Entries with model source code
:::

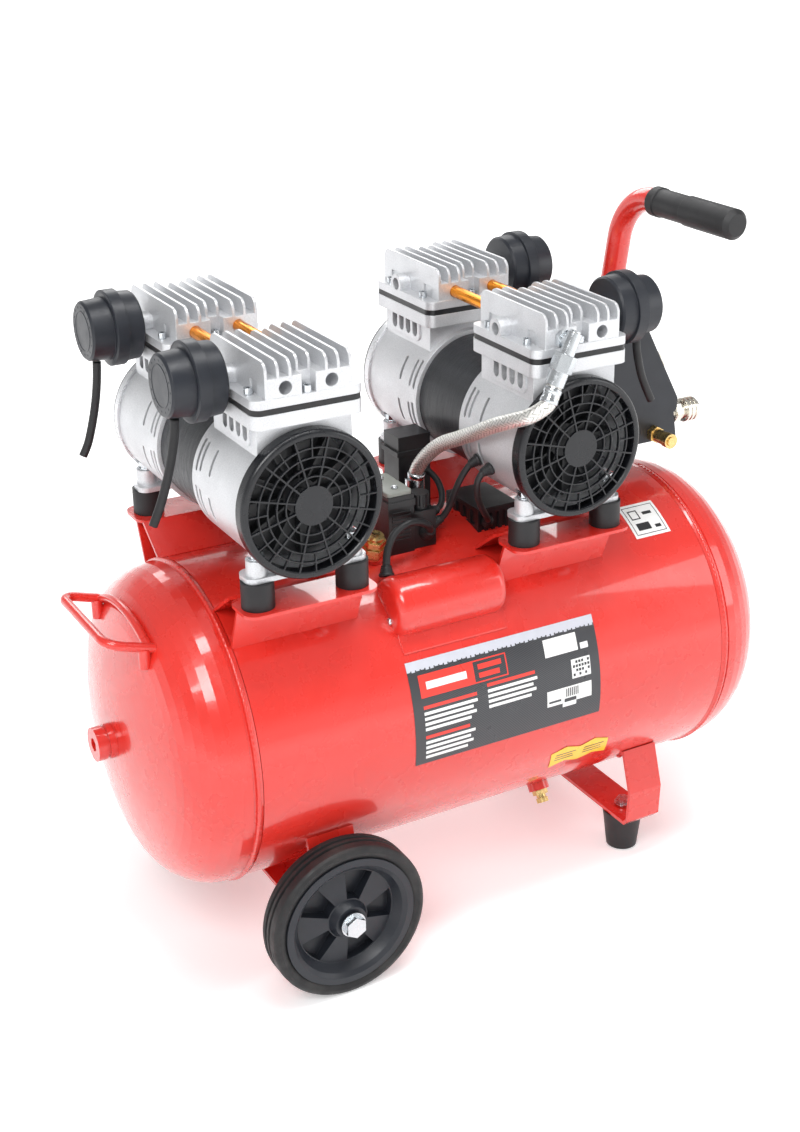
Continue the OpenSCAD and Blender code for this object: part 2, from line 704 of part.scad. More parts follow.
module fan_cover() {
  color(black) translate([0, -housing_end + cover_lap, 0]) rotate([90, 0, 0]) {
    translate([0, 0, cover_lap + 0.1]) rotate_extrude($fn = 96)
      polygon(concat([[grille_r, 0], [cover_r, 0]], arc(cover_r - 4, cover_d - 5, 4, 0, 90, 5),
        [[grille_r + 1, cover_d - 1], [grille_r, cover_d - 2]]));
    translate([0, 0, cover_d - 4]) linear_extrude(3) {
      circle(hub_r);
      for (k = [1:4]) difference() {
        circle(hub_r + ring_pitch * k + ring_w / 2, $fn = 96);
        circle(hub_r + ring_pitch * k - ring_w / 2, $fn = 96);
      }
      for (a = [0:30:330]) rotate(a + 15) translate([hub_r - 2, -0.8]) square([grille_r - hub_r + 2.5, 1.6]);
      for (a = [0:30:330]) rotate(a) translate([hub_r + 3 * ring_pitch - 0.5, -0.6])
        square([grille_r - hub_r - 3 * ring_pitch + 1, 1.2]);
    }
  }
}
module fan_covers_left() units(right = false) both_ends() fan_cover();
module fan_covers_right() units(left = false) both_ends() fan_cover();

module cylinder_sleeves() {
  color(cast) units() for (f = [true, false]) at_head(f)
    translate([0, 0, 60]) tube(bore_r + sleeve_wall, bore_r, gasket_z - 60 - 0.05, $fn = 96);
}
module valve_plates() {
  color(black) units() for (f = [true, false]) at_head(f)
    translate([0, 0, gasket_z + 0.02]) linear_extrude(gasket_t - 0.04)
    round_rect(2 * head_x - 1, 2 * head_y - 1, 9);
}

// finned head: base flange, body with ports, and a row of fins
module head() {
  pitch = (2 * fin_x - fin_t) / (fin_n - 1);
  yl = 2 * head_y;
  color(cast) translate([0, 0, head_z]) difference() {
    union() {
      linear_extrude(8) round_rect(2 * head_x, yl, 9);
      linear_extrude(head_h) square([2 * fin_x, yl - 1], center = true);
      for (k = [0:fin_n - 1]) {
        mid = abs(k - (fin_n - 1) / 2) < 1;
        l = yl - 1 - (mid ? 20 : 0);
        translate([-fin_x + k * pitch, 0, head_h - 0.1]) rotate([90, 0, 90]) linear_extrude(fin_t)
          polygon(concat([[-l / 2, 0], [l / 2, 0]], arc(l / 2 - 9, fin_h - 9, 9, 0, 90, 6),
            arc(-l / 2 + 9, fin_h - 9, 9, 90, 180, 6)));
      }
      for (s = [-1, 1]) translate([s * (fin_x - 1), port_off, port_z - head_z])
        rotate([0, s * 90, 0]) cylinder(r = 10, h = head_x - fin_x + 1);
    }
    for (i = [-1, 1], s = [-1, 1]) translate([i * port_dx, s * (head_y + 1), port_z + 3 - head_z])
      rotate([s * 90, 0, 0]) cylinder(r = 6, h = 22);
    for (s = [-1, 1]) translate([s * (head_x + 1), port_off, port_z - head_z])
      rotate([0, -s * 90, 0]) cylinder(r = 6, h = 40);
    for (s = [-1, 1]) translate([-6.5, s > 0 ? head_y - 11 : -head_y - 1, 8]) cube([13, 12, 40]);
    for (s = [-1, 1], j = [-1, 1]) translate([s * 46 - 7, j * 33 - 7, 8])
      cube([14, 14, 12]);
  }
}
module head_left_front() units(right = false) at_head(true) head();
module head_left_rear() units(right = false) at_head(false) head();
module head_right_front() units(left = false) at_head(true) head();
module head_right_rear() units(left = false) at_head(false) head();

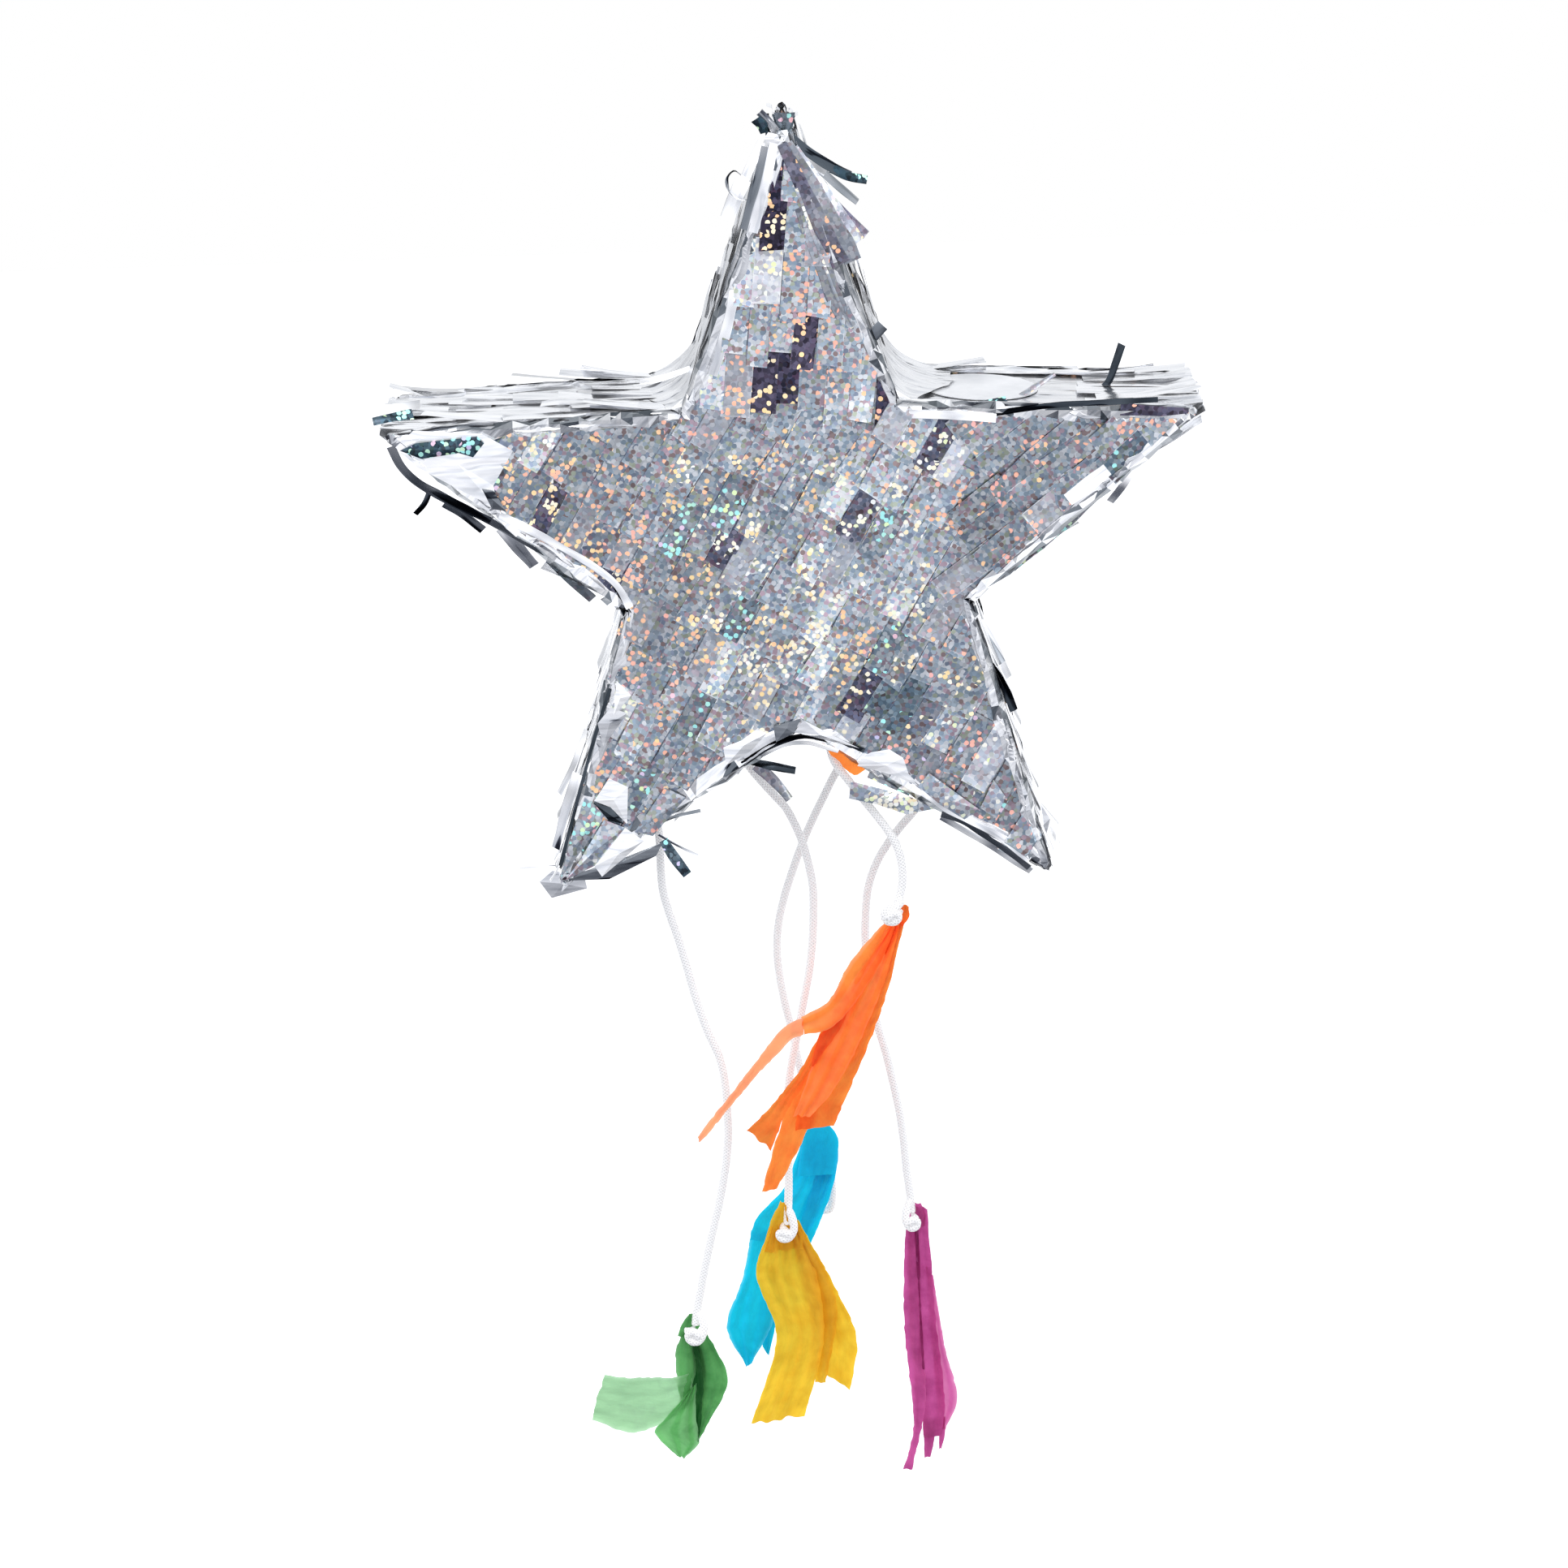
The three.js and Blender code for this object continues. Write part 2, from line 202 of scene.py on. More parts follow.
# ---------------------------------------------------------------- meshes
class Pile:
    """Gathers sheets into one mesh, with the attributes that its material reads.

    flat is each point's place on its unrolled sheet, in mm, and then the sheet's noise seed. On dotted film
    the third number is the share that is washed out to plain grey instead, and wash sets it for a whole pile.
    strip is tone, glint share and hue on film, and tone, see-through share and depth of colour on tissue.
    """

    def __init__(self, wash=None):
        self.points, self.faces, self.flat, self.strip = [], [], [], []
        self.count = 0
        self.wash = wash

    def add(self, points, faces, flat, strip):
        """points and flat are (N, 3), and strip holds three numbers for the whole sheet or for each point."""
        self.points.append(points)
        self.faces.extend([tuple(k + self.count for k in f) for f in faces])
        self.flat.append(flat)
        self.strip.append(np.broadcast_to(np.asarray(strip, float), (len(points), 3)))
        self.count += len(points)

    def grid(self, points, flat_xy, strip, seed):
        """Adds a sheet of points (rows, columns, 3) in mm."""
        rows, columns = points.shape[:2]
        faces = [
            (r * columns + c, r * columns + c + 1, (r + 1) * columns + c + 1, (r + 1) * columns + c)
            for r in range(rows - 1)
            for c in range(columns - 1)
        ]
        flat = np.dstack([flat_xy, np.full((rows, columns), self.third(seed))]).reshape(-1, 3)
        if np.ndim(strip) == 3:
            strip = np.asarray(strip).reshape(-1, 3)
        self.add(points.reshape(-1, 3), faces, flat, strip)

    def third(self, seed):
        return seed if self.wash is None else self.wash

    def build(self, name, body, slot, material, smooth=False):
        mesh = bpy.data.meshes.new(name)
        mesh.from_pydata(np.concatenate(self.points) * MM, [], self.faces)
        mesh.update()
        for key, data in (("flat", self.flat), ("strip", self.strip)):
            attribute = mesh.attributes.new(key, "FLOAT_VECTOR", "POINT")
            attribute.data.foreach_set("vector", np.concatenate(data).astype(np.float32).ravel())
        return place(mesh, name, body, material, smooth)


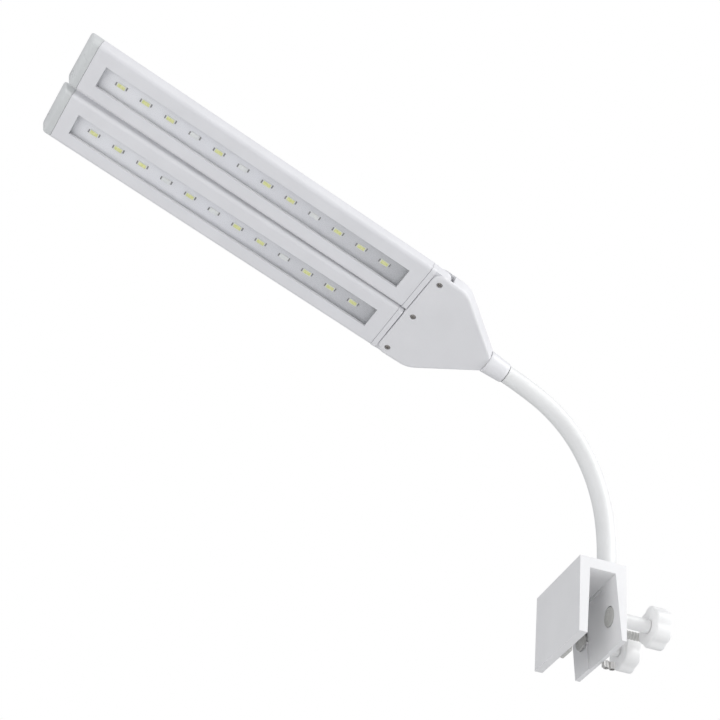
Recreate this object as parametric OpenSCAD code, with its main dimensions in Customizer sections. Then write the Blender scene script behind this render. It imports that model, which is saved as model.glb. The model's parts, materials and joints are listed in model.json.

:::

## What you need to do
The records above are to be copied in full, exactly as written.

## Response for this exercise
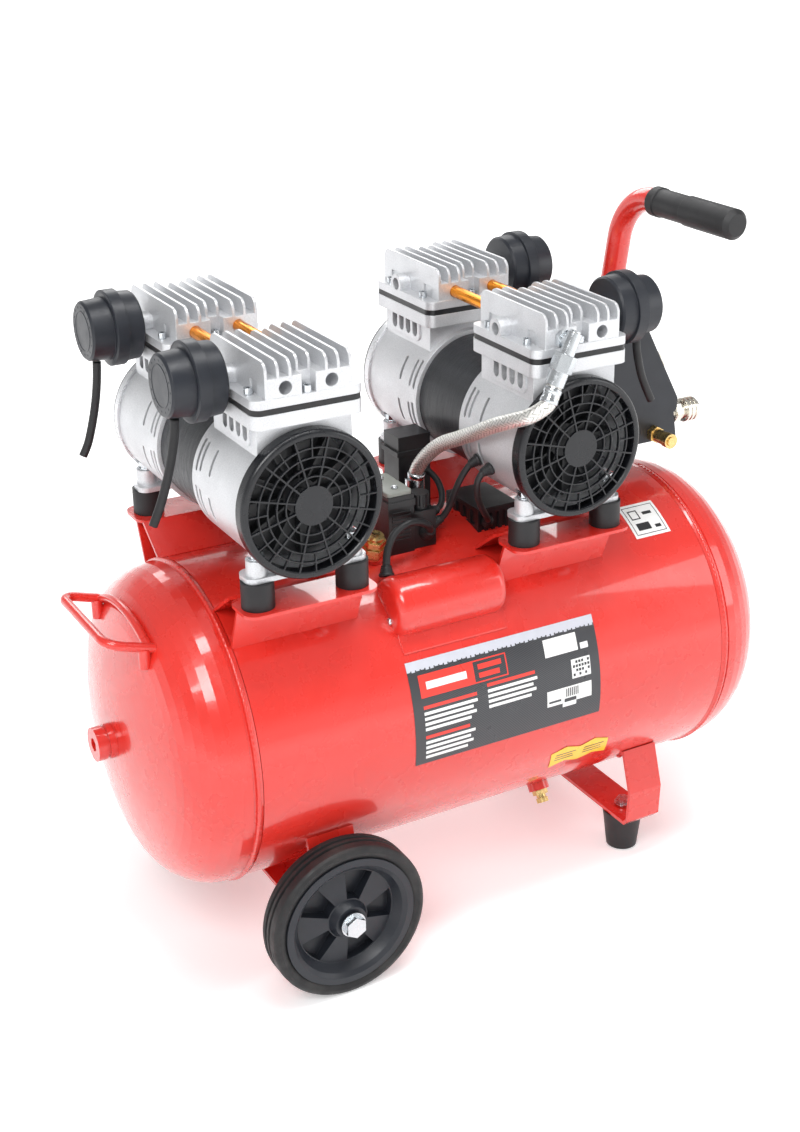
Continue the OpenSCAD and Blender code for this object: part 2, from line 704 of part.scad. More parts follow.
module fan_cover() {
  color(black) translate([0, -housing_end + cover_lap, 0]) rotate([90, 0, 0]) {
    translate([0, 0, cover_lap + 0.1]) rotate_extrude($fn = 96)
      polygon(concat([[grille_r, 0], [cover_r, 0]], arc(cover_r - 4, cover_d - 5, 4, 0, 90, 5),
        [[grille_r + 1, cover_d - 1], [grille_r, cover_d - 2]]));
    translate([0, 0, cover_d - 4]) linear_extrude(3) {
      circle(hub_r);
      for (k = [1:4]) difference() {
        circle(hub_r + ring_pitch * k + ring_w / 2, $fn = 96);
        circle(hub_r + ring_pitch * k - ring_w / 2, $fn = 96);
      }
      for (a = [0:30:330]) rotate(a + 15) translate([hub_r - 2, -0.8]) square([grille_r - hub_r + 2.5, 1.6]);
      for (a = [0:30:330]) rotate(a) translate([hub_r + 3 * ring_pitch - 0.5, -0.6])
        square([grille_r - hub_r - 3 * ring_pitch + 1, 1.2]);
    }
  }
}
module fan_covers_left() units(right = false) both_ends() fan_cover();
module fan_covers_right() units(left = false) both_ends() fan_cover();

module cylinder_sleeves() {
  color(cast) units() for (f = [true, false]) at_head(f)
    translate([0, 0, 60]) tube(bore_r + sleeve_wall, bore_r, gasket_z - 60 - 0.05, $fn = 96);
}
module valve_plates() {
  color(black) units() for (f = [true, false]) at_head(f)
    translate([0, 0, gasket_z + 0.02]) linear_extrude(gasket_t - 0.04)
    round_rect(2 * head_x - 1, 2 * head_y - 1, 9);
}

// finned head: base flange, body with ports, and a row of fins
module head() {
  pitch = (2 * fin_x - fin_t) / (fin_n - 1);
  yl = 2 * head_y;
  color(cast) translate([0, 0, head_z]) difference() {
    union() {
      linear_extrude(8) round_rect(2 * head_x, yl, 9);
      linear_extrude(head_h) square([2 * fin_x, yl - 1], center = true);
      for (k = [0:fin_n - 1]) {
        mid = abs(k - (fin_n - 1) / 2) < 1;
        l = yl - 1 - (mid ? 20 : 0);
        translate([-fin_x + k * pitch, 0, head_h - 0.1]) rotate([90, 0, 90]) linear_extrude(fin_t)
          polygon(concat([[-l / 2, 0], [l / 2, 0]], arc(l / 2 - 9, fin_h - 9, 9, 0, 90, 6),
            arc(-l / 2 + 9, fin_h - 9, 9, 90, 180, 6)));
      }
      for (s = [-1, 1]) translate([s * (fin_x - 1), port_off, port_z - head_z])
        rotate([0, s * 90, 0]) cylinder(r = 10, h = head_x - fin_x + 1);
    }
    for (i = [-1, 1], s = [-1, 1]) translate([i * port_dx, s * (head_y + 1), port_z + 3 - head_z])
      rotate([s * 90, 0, 0]) cylinder(r = 6, h = 22);
    for (s = [-1, 1]) translate([s * (head_x + 1), port_off, port_z - head_z])
      rotate([0, -s * 90, 0]) cylinder(r = 6, h = 40);
    for (s = [-1, 1]) translate([-6.5, s > 0 ? head_y - 11 : -head_y - 1, 8]) cube([13, 12, 40]);
    for (s = [-1, 1], j = [-1, 1]) translate([s * 46 - 7, j * 33 - 7, 8])
      cube([14, 14, 12]);
  }
}
module head_left_front() units(right = false) at_head(true) head();
module head_left_rear() units(right = false) at_head(false) head();
module head_right_front() units(left = false) at_head(true) head();
module head_right_rear() units(left = false) at_head(false) head();

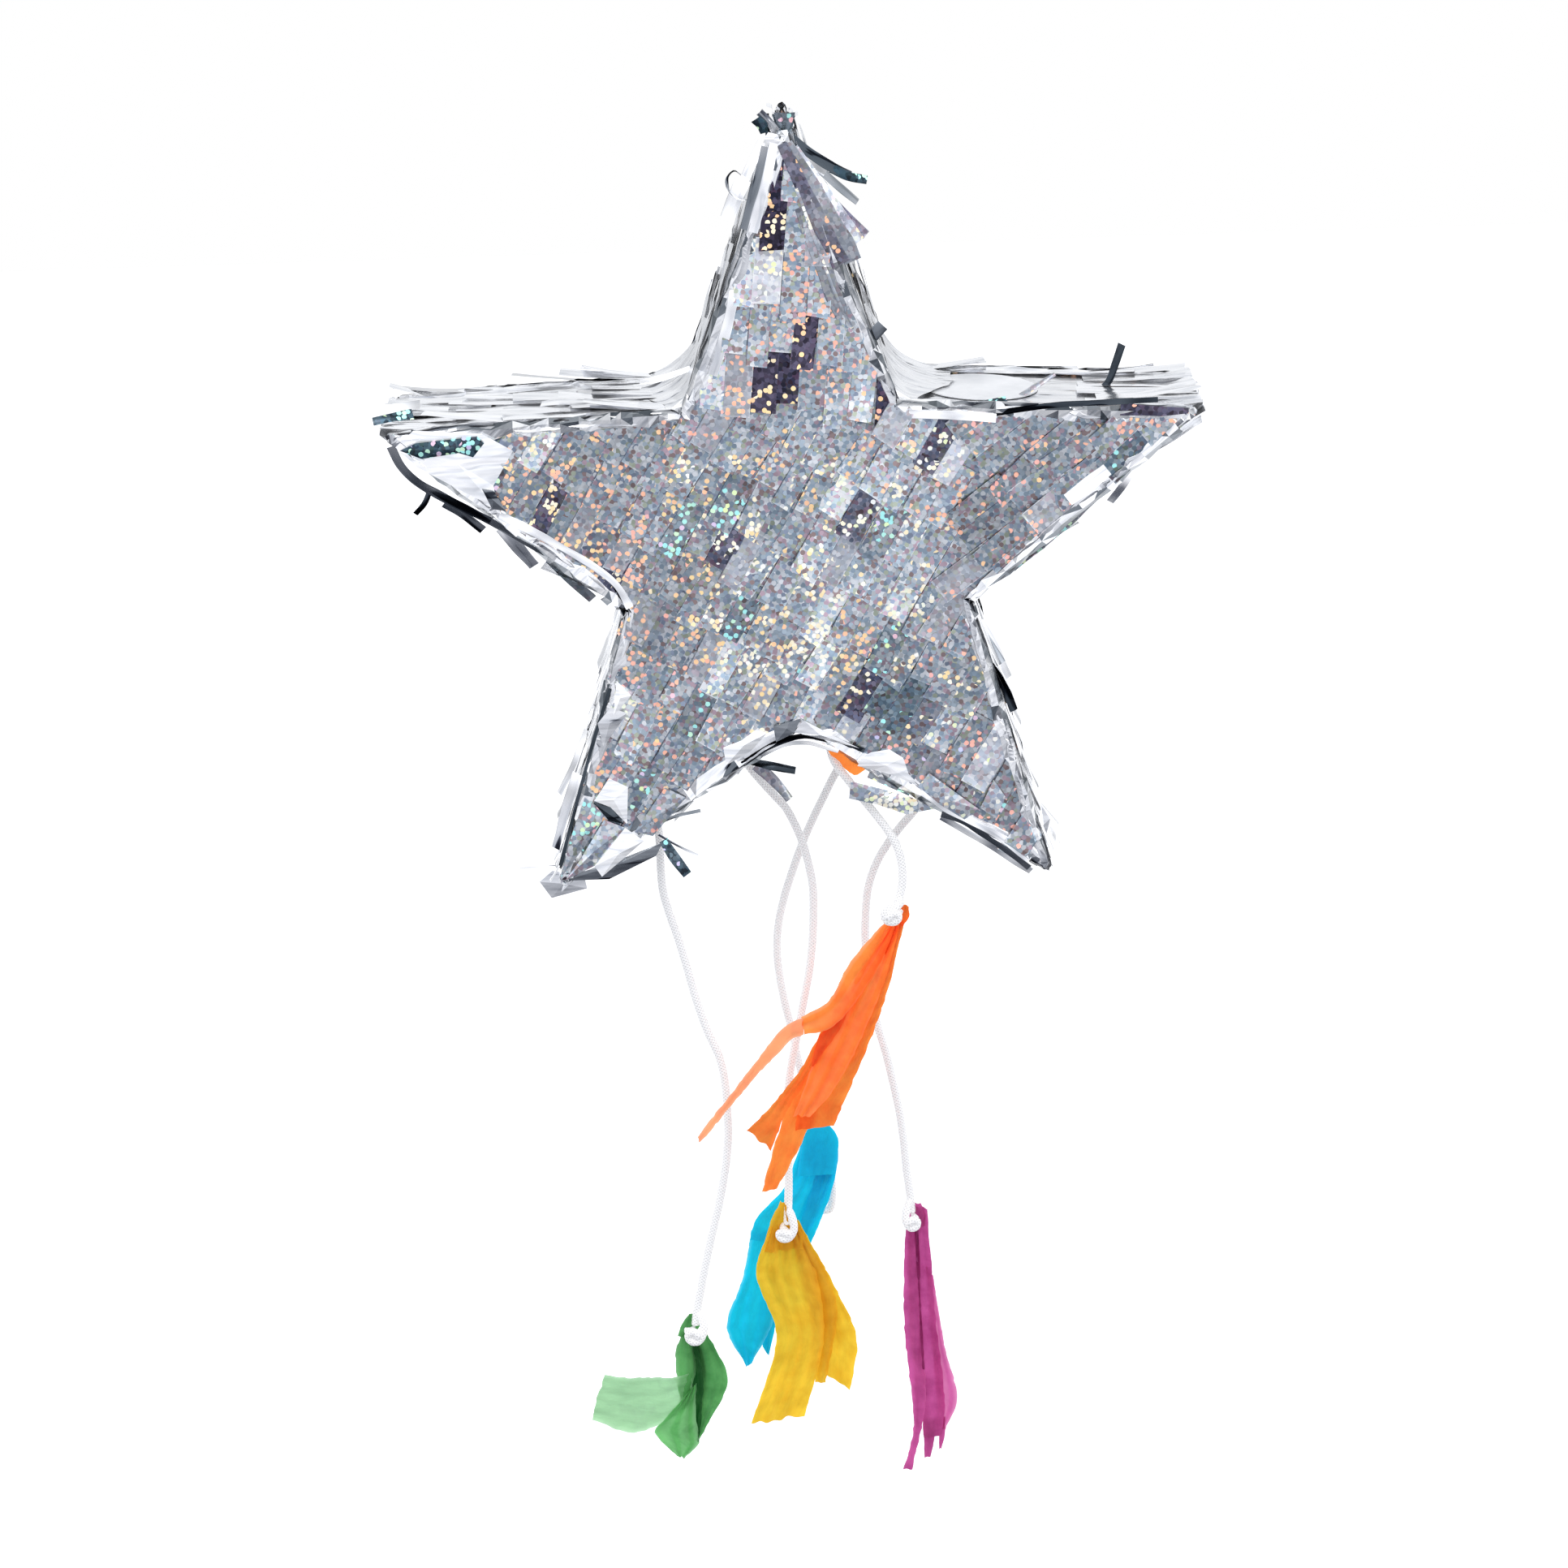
The three.js and Blender code for this object continues. Write part 2, from line 202 of scene.py on. More parts follow.
# ---------------------------------------------------------------- meshes
class Pile:
    """Gathers sheets into one mesh, with the attributes that its material reads.

    flat is each point's place on its unrolled sheet, in mm, and then the sheet's noise seed. On dotted film
    the third number is the share that is washed out to plain grey instead, and wash sets it for a whole pile.
    strip is tone, glint share and hue on film, and tone, see-through share and depth of colour on tissue.
    """

    def __init__(self, wash=None):
        self.points, self.faces, self.flat, self.strip = [], [], [], []
        self.count = 0
        self.wash = wash

    def add(self, points, faces, flat, strip):
        """points and flat are (N, 3), and strip holds three numbers for the whole sheet or for each point."""
        self.points.append(points)
        self.faces.extend([tuple(k + self.count for k in f) for f in faces])
        self.flat.append(flat)
        self.strip.append(np.broadcast_to(np.asarray(strip, float), (len(points), 3)))
        self.count += len(points)

    def grid(self, points, flat_xy, strip, seed):
        """Adds a sheet of points (rows, columns, 3) in mm."""
        rows, columns = points.shape[:2]
        faces = [
            (r * columns + c, r * columns + c + 1, (r + 1) * columns + c + 1, (r + 1) * columns + c)
            for r in range(rows - 1)
            for c in range(columns - 1)
        ]
        flat = np.dstack([flat_xy, np.full((rows, columns), self.third(seed))]).reshape(-1, 3)
        if np.ndim(strip) == 3:
            strip = np.asarray(strip).reshape(-1, 3)
        self.add(points.reshape(-1, 3), faces, flat, strip)

    def third(self, seed):
        return seed if self.wash is None else self.wash

    def build(self, name, body, slot, material, smooth=False):
        mesh = bpy.data.meshes.new(name)
        mesh.from_pydata(np.concatenate(self.points) * MM, [], self.faces)
        mesh.update()
        for key, data in (("flat", self.flat), ("strip", self.strip)):
            attribute = mesh.attributes.new(key, "FLOAT_VECTOR", "POINT")
            attribute.data.foreach_set("vector", np.concatenate(data).astype(np.float32).ravel())
        return place(mesh, name, body, material, smooth)


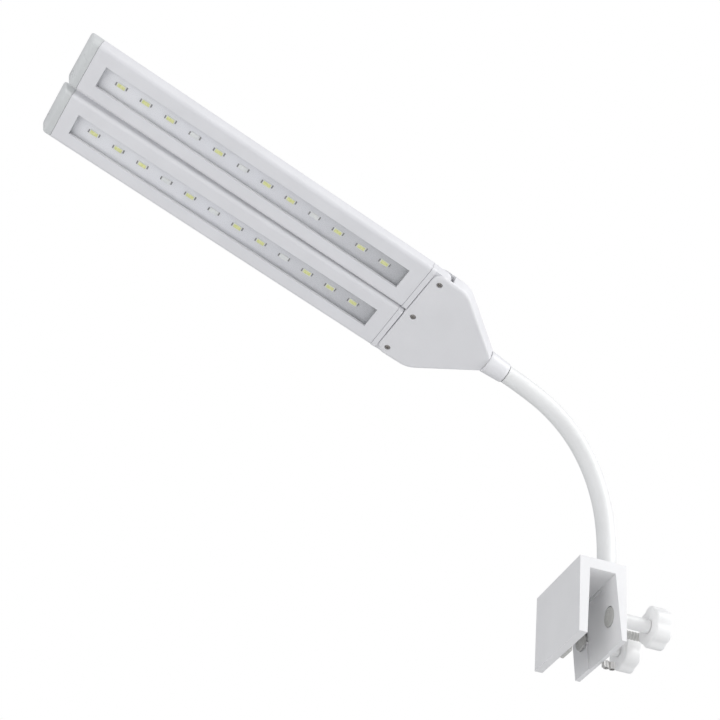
Recreate this object as parametric OpenSCAD code, with its main dimensions in Customizer sections. Then write the Blender scene script behind this render. It imports that model, which is saved as model.glb. The model's parts, materials and joints are listed in model.json.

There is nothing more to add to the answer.